One suggestion is to focus on stuff other than the gay element. I think these days a lot of people would expect a priest (/whoever) to immediately zero in on the “same-sex” part of the question, and it can be quite powerful and welcoming to instead explore Catholic sexual ethics in terms of, e.g., Why do Catholics believe that sex must be accompanied by promises? Why is premarital sex out of line with God’s will? That approach obviously doesn’t require you to believe that gay marriage would be a fine option, and I’m not at all suggesting you conceal your orthodoxy. But it’s often helpful to show that you see gay people as people with the full range of spiritual questions and concerns, not people defined by their sexual identity.

(Similarly, if somebody comes to you with different questions or crises, it’s often best to address those questions, and let other concerns emerge organically as you guys build trust. If a gay kid in a relationship comes to you because he’s troubled by his drug use, or because he was raised Baptist but he’s been going to Mass with his Catholic roommate and he’s really intrigued by it, these are not situations where it makes sense to say, “First, stop having sex.” You obviously can raise relationship questions where they’re relevant, but the people who brought me into the Church witnessed to their own faith and addressed the questions I raised in response, instead of trying to force me to care what the Pope thought of my love life. The more trust you earn, the more aspects of their life someone will open up to your guidance.)

You can also explore the person’s reasons for coming to you, rather than to a non-Catholic or non-orthodox mentor. That might give you a sense of where they’re coming from, what they’re open to. You can explore what they want from a sexual relationship; let them know the richness, beauty, and intensity of the Christian conception of friendship.
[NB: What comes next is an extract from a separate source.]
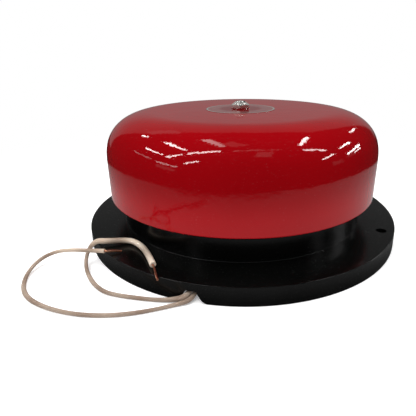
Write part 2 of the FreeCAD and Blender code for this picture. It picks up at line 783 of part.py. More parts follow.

That gives people some space to consider whether much, though not all, of what they want most can be found in friendship. (Sometimes yes, sometimes no, I’m not saying this is a fruitful approach with all gay people.) You might consider, if this is something where you can speak from experience, exploring the ways that practicing chastity can strengthen friendships. You might explore the role of sacrifice in Christian life, and ask what God might be calling this student to sacrifice the dream of gay marriage for. Different approaches will be responsive to different people’s concerns, questions, background and prior assumptions, and general spiritual approach.

I keep saying “explore” because mostly this kind of spiritual guidance works best when the two people are together exploring an area of common concern. You as a priest (/whoever) have some expertise based on the wisdom of the Church and your own pastoral experience. The student has some expertise based on their intimate knowledge of the specific situation, their internal landscape. If you try to operate without respecting their expertise you will probably end up with a skeptical student and a tenuous working relationship. (lol yes, I am a big fan of motivational interviewing, why do you ask?)

At this meeting I tried to go in the direction of keeping people connected to Christ and the Church, even if they’re not willing to accept all of the Church’s ethical strictures: “Heresy is better than atheism,” I said. This got a lot of murmuring pushback. I see the point of the pushback. God works through lots of paths, and an extreme atheism can be more open to His will–more open to the extreme surrender of the life of faith–than a hodgepodge, self-directed Christianity. So let me instead say that if someone is sincerely seeking Jesus, you can guide them closer to Him even if they are unwilling to go full Catholic.

* Last but not least, have a rolodex, man. Know people living vocations other than marriage and religious life, so you can put students in touch with them. This doesn’t have to be a crisis-consultation type thing; ideally your students will get to know these people over time, and see that a lay celibate life doesn’t need to be loveless or fruitless.